| What you will do |
Reproduce every entry exactly as shown.
* START Entries shown *
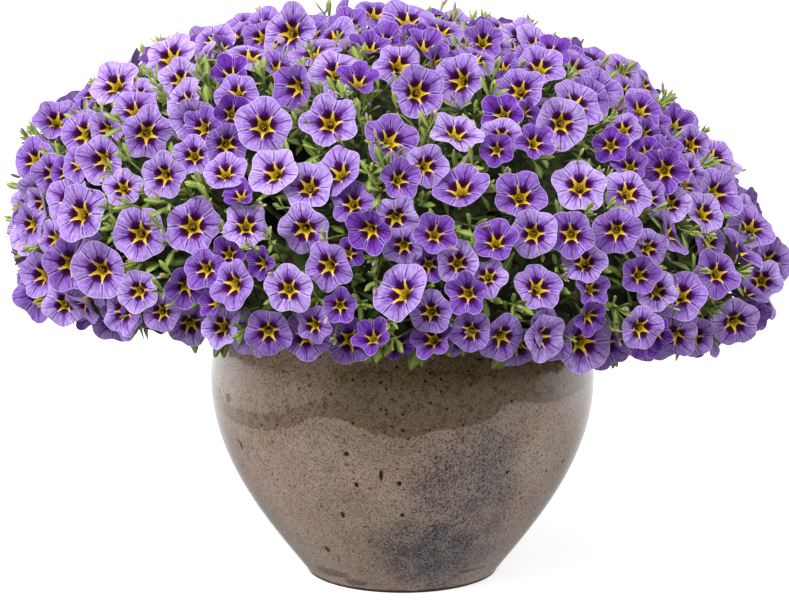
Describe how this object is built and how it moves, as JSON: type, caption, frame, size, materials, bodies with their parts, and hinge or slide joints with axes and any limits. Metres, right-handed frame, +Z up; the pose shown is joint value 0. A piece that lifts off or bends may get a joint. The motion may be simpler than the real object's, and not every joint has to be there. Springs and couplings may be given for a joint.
{
  "type": "calibrachoa in a glazed pot",
  "caption": "Mounded calibrachoa covered in five-lobed violet blooms with yellow star throats, growing from soil in a round-bellied glazed stoneware pot.",
  "frame": {"origin": "middle of the flat underside of the pot's foot, on the surface that the pot stands on", "axes": "+Z up through the pot's axis, -Y towards the side that the blooms face most, +X to the right seen from that side"},
  "size_m": [0.4974, 0.5019, 0.3806],
  "materials": {
    "glaze": "gloss",
    "soil": "matte",
    "petals": "matte",
    "leaves": "matte"
  },
  "bodies": {
    "root": {"pot": "glaze", "soil": "soil", "spray_01": "petals", "spray_02": "petals", "spray_03": "petals", "spray_04": "petals", "spray_05": "petals", "spray_06": "petals", "spray_07": "petals", "spray_08": "petals", "spray_09": "petals", "spray_10": "petals", "spray_11": "petals", "spray_12": "petals", "spray_13": "petals", "spray_14": "petals", "spray_15": "petals", "spray_16": "petals", "spray_17": "petals", "spray_18": "petals", "spray_19": "petals", "spray_20": "petals", "spray_21": "petals", "spray_22": "petals", "spray_23": "petals", "spray_24": "petals", "spray_25": "petals", "spray_26": "petals", "spray_27": "petals", "spray_28": "petals", "spray_29": "petals", "spray_30": "petals", "spray_31": "petals", "spray_32": "petals", "spray_33": "petals", "spray_34": "petals", "spray_35": "petals", "spray_36": "petals", "shoot_01": "leaves", "shoot_02": "leaves", "shoot_03": "leaves", "shoot_04": "leaves", "shoot_05": "leaves", "shoot_06": "leaves", "shoot_07": "leaves", "shoot_08": "leaves", "shoot_09": "leaves", "shoot_10": "leaves", "shoot_11": "leaves", "shoot_12": "leaves", "shoot_13": "leaves", "shoot_14": "leaves", "shoot_15": "leaves", "shoot_16": "leaves"}
  },
  "joints": []
}
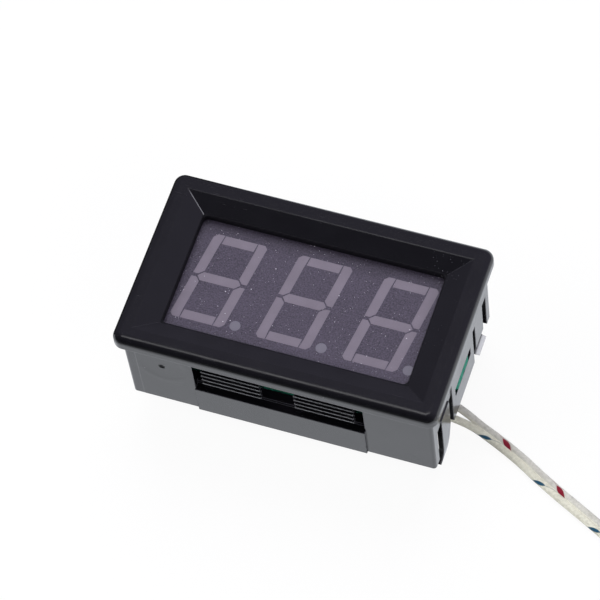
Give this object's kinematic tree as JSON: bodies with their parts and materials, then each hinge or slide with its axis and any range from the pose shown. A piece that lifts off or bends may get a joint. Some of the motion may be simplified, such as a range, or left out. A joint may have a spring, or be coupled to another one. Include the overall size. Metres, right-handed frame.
{
  "type": "digital panel meter",
  "caption": "Snap-in digital panel meter with a sloped black bezel, LED digits, ribbed grip tongues and hook legs, and a thermocouple lead with a probe.",
  "frame": {"origin": "on the surface that the legs stand on, under the middle of the bezel, the lead left out", "axes": "+Z the way the display faces, +X along the digits to the right, +Y to the digits' top"},
  "size_m": [0.1352, 0.0506, 0.0216],
  "materials": {
    "housing_plastic": "black moulded plastic, satin",
    "display_face": "grey painted display face behind a smoky film",
    "display_epoxy": "diffusing epoxy, unlit",
    "substrate_laminate": "uncoated laminate",
    "tinned_metal": "tinned",
    "board_green": "green solder mask",
    "solder": "solder",
    "chip_plastic": "moulded epoxy",
    "can_aluminium": "drawn aluminium",
    "capacitor_base_plastic": "black plastic",
    "resistor_black": "glazed black with tinned ends",
    "capacitor_ceramic": "ceramic with tinned ends",
    "socket_nylon": "natural nylon",
    "pin_brass": "plated brass",
    "conductor_metal": "bare alloy wire",
    "lead_braid": "glass-fibre braid with tracer threads",
    "tie_nylon": "white nylon",
    "sheath_steel": "stainless steel",
    "sleeve_rubber": "black heat-shrink"
  },
  "bodies": {
    "root": {"housing": "housing_plastic", "display_shell": "display_face", "display_potting": "display_epoxy", "display_substrate": "substrate_laminate", "display_pins": "tinned_metal", "main_board": "board_green", "pin_joints": "solder", "lead_joints": "solder", "controller_chip": "chip_plastic", "controller_leads": "tinned_metal", "amplifier_chip": "chip_plastic", "amplifier_leads": "tinned_metal", "regulator": "chip_plastic", "regulator_leads": "tinned_metal", "input_diode": "chip_plastic", "diode_terminals": "tinned_metal", "capacitor_can": "can_aluminium", "capacitor_base": "capacitor_base_plastic", "chip_resistors": "resistor_black", "chip_capacitors": "capacitor_ceramic", "power_socket": "socket_nylon", "power_pins": "pin_brass", "lead_conductors": "conductor_metal", "lead_run": "lead_braid", "lead_coil": "lead_braid", "lead_tail": "lead_braid", "lead_tie": "tie_nylon", "probe_sheath": "sheath_steel", "probe_sleeve": "sleeve_rubber"}
  },
  "joints": []
}
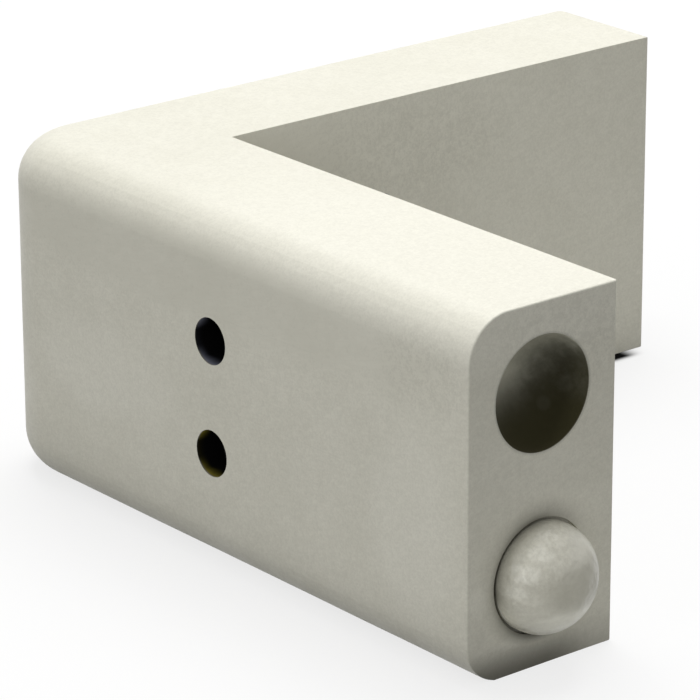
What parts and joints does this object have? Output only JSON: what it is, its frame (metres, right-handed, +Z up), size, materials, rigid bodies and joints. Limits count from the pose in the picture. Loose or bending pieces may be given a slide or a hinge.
* END Entries shown *
| Finished task |
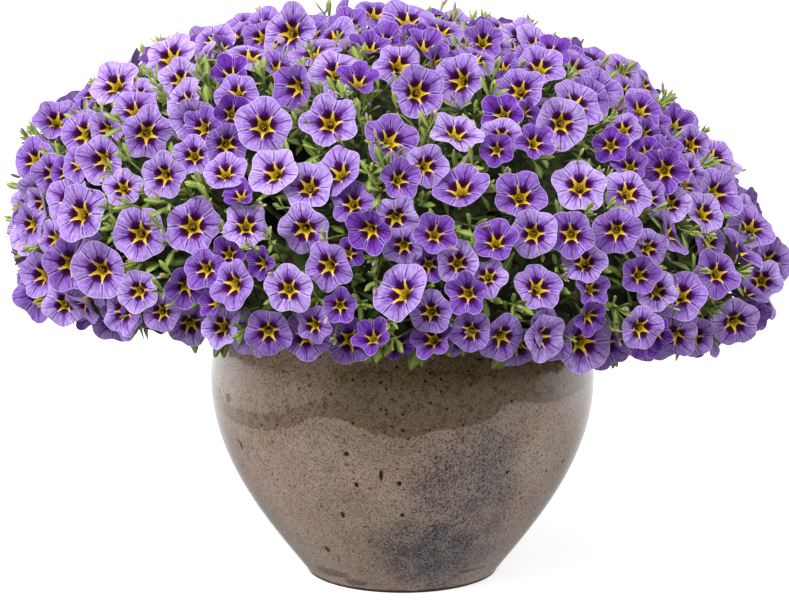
Describe how this object is built and how it moves, as JSON: type, caption, frame, size, materials, bodies with their parts, and hinge or slide joints with axes and any limits. Metres, right-handed frame, +Z up; the pose shown is joint value 0. A piece that lifts off or bends may get a joint. The motion may be simpler than the real object's, and not every joint has to be there. Springs and couplings may be given for a joint.
{
  "type": "calibrachoa in a glazed pot",
  "caption": "Mounded calibrachoa covered in five-lobed violet blooms with yellow star throats, growing from soil in a round-bellied glazed stoneware pot.",
  "frame": {"origin": "middle of the flat underside of the pot's foot, on the surface that the pot stands on", "axes": "+Z up through the pot's axis, -Y towards the side that the blooms face most, +X to the right seen from that side"},
  "size_m": [0.4974, 0.5019, 0.3806],
  "materials": {
    "glaze": "gloss",
    "soil": "matte",
    "petals": "matte",
    "leaves": "matte"
  },
  "bodies": {
    "root": {"pot": "glaze", "soil": "soil", "spray_01": "petals", "spray_02": "petals", "spray_03": "petals", "spray_04": "petals", "spray_05": "petals", "spray_06": "petals", "spray_07": "petals", "spray_08": "petals", "spray_09": "petals", "spray_10": "petals", "spray_11": "petals", "spray_12": "petals", "spray_13": "petals", "spray_14": "petals", "spray_15": "petals", "spray_16": "petals", "spray_17": "petals", "spray_18": "petals", "spray_19": "petals", "spray_20": "petals", "spray_21": "petals", "spray_22": "petals", "spray_23": "petals", "spray_24": "petals", "spray_25": "petals", "spray_26": "petals", "spray_27": "petals", "spray_28": "petals", "spray_29": "petals", "spray_30": "petals", "spray_31": "petals", "spray_32": "petals", "spray_33": "petals", "spray_34": "petals", "spray_35": "petals", "spray_36": "petals", "shoot_01": "leaves", "shoot_02": "leaves", "shoot_03": "leaves", "shoot_04": "leaves", "shoot_05": "leaves", "shoot_06": "leaves", "shoot_07": "leaves", "shoot_08": "leaves", "shoot_09": "leaves", "shoot_10": "leaves", "shoot_11": "leaves", "shoot_12": "leaves", "shoot_13": "leaves", "shoot_14": "leaves", "shoot_15": "leaves", "shoot_16": "leaves"}
  },
  "joints": []
}
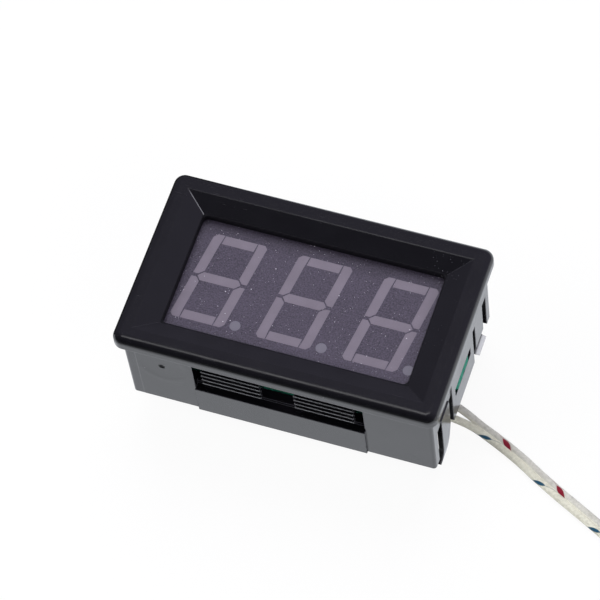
Give this object's kinematic tree as JSON: bodies with their parts and materials, then each hinge or slide with its axis and any range from the pose shown. A piece that lifts off or bends may get a joint. Some of the motion may be simplified, such as a range, or left out. A joint may have a spring, or be coupled to another one. Include the overall size. Metres, right-handed frame.
{
  "type": "digital panel meter",
  "caption": "Snap-in digital panel meter with a sloped black bezel, LED digits, ribbed grip tongues and hook legs, and a thermocouple lead with a probe.",
  "frame": {"origin": "on the surface that the legs stand on, under the middle of the bezel, the lead left out", "axes": "+Z the way the display faces, +X along the digits to the right, +Y to the digits' top"},
  "size_m": [0.1352, 0.0506, 0.0216],
  "materials": {
    "housing_plastic": "black moulded plastic, satin",
    "display_face": "grey painted display face behind a smoky film",
    "display_epoxy": "diffusing epoxy, unlit",
    "substrate_laminate": "uncoated laminate",
    "tinned_metal": "tinned",
    "board_green": "green solder mask",
    "solder": "solder",
    "chip_plastic": "moulded epoxy",
    "can_aluminium": "drawn aluminium",
    "capacitor_base_plastic": "black plastic",
    "resistor_black": "glazed black with tinned ends",
    "capacitor_ceramic": "ceramic with tinned ends",
    "socket_nylon": "natural nylon",
    "pin_brass": "plated brass",
    "conductor_metal": "bare alloy wire",
    "lead_braid": "glass-fibre braid with tracer threads",
    "tie_nylon": "white nylon",
    "sheath_steel": "stainless steel",
    "sleeve_rubber": "black heat-shrink"
  },
  "bodies": {
    "root": {"housing": "housing_plastic", "display_shell": "display_face", "display_potting": "display_epoxy", "display_substrate": "substrate_laminate", "display_pins": "tinned_metal", "main_board": "board_green", "pin_joints": "solder", "lead_joints": "solder", "controller_chip": "chip_plastic", "controller_leads": "tinned_metal", "amplifier_chip": "chip_plastic", "amplifier_leads": "tinned_metal", "regulator": "chip_plastic", "regulator_leads": "tinned_metal", "input_diode": "chip_plastic", "diode_terminals": "tinned_metal", "capacitor_can": "can_aluminium", "capacitor_base": "capacitor_base_plastic", "chip_resistors": "resistor_black", "chip_capacitors": "capacitor_ceramic", "power_socket": "socket_nylon", "power_pins": "pin_brass", "lead_conductors": "conductor_metal", "lead_run": "lead_braid", "lead_coil": "lead_braid", "lead_tail": "lead_braid", "lead_tie": "tie_nylon", "probe_sheath": "sheath_steel", "probe_sleeve": "sleeve_rubber"}
  },
  "joints": []
}
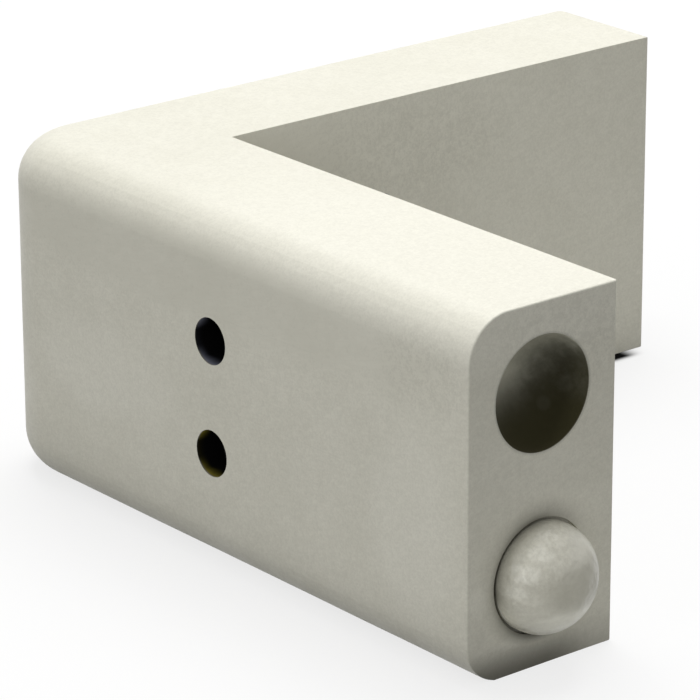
What parts and joints does this object have? Output only JSON: what it is, its frame (metres, right-handed, +Z up), size, materials, rigid bodies and joints. Limits count from the pose in the picture. Loose or bending pieces may be given a slide or a hinge.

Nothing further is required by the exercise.